The media we witness through the games is one of the most important methods that the Capitol uses to regulate the rules imposed on the citizens of Panem. Katniss is considered both a tribute and a victor of the games. Therefore, she understands the impact and importance of the cameras that follow her around all the time. The Capitol knows that the citizens fear war and losing their families, thus they use those things to their own benefit by forcing them to participate in the games. The fact that the games take place year after year, guarantees the Capitol that those fears and insecurities are kept on the surface. This is proved correct when Katniss says, “Whatever words they use, the real message is clear. Look how we take your children and sacrifice them and there is nothing you can do. If you lift a finger, we will destroy every last one of you. Just as we did in District Thirteen” (66). In this statement, the reader can clearly see that Katniss is alert that the Capitol are there to keep everyone reminded that they are helpless and stuck in a hopeless situation. Additionally, she tells Rue, “I wonder if the Gamemakers are blocking out our conversation, because though the information seems harmless, they do not want people in different districts to know one another” (203). In making this statement, Katniss is trying to say how the Capitol fears one thing, which is the unity of the tributes. If tributes get to know each other more and bond, they might start a rebellion to take down the laws of Capitalism and the Capitol.

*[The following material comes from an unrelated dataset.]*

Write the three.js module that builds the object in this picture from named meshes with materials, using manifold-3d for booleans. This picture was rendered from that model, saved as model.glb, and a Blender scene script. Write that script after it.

My discussion of The Hunger Games while under the influence of Adorno and Horkheimer’s theory, is in fact addressing the larger matter of the effects of media and television. The media restricts the knowledge of the people by diminishing the danger of an uprising against the ruling authorities. The novel makes readers question what is fiction and what is not, by giving them the opportunity to relate some of the events shown in story to real life and contemporary society.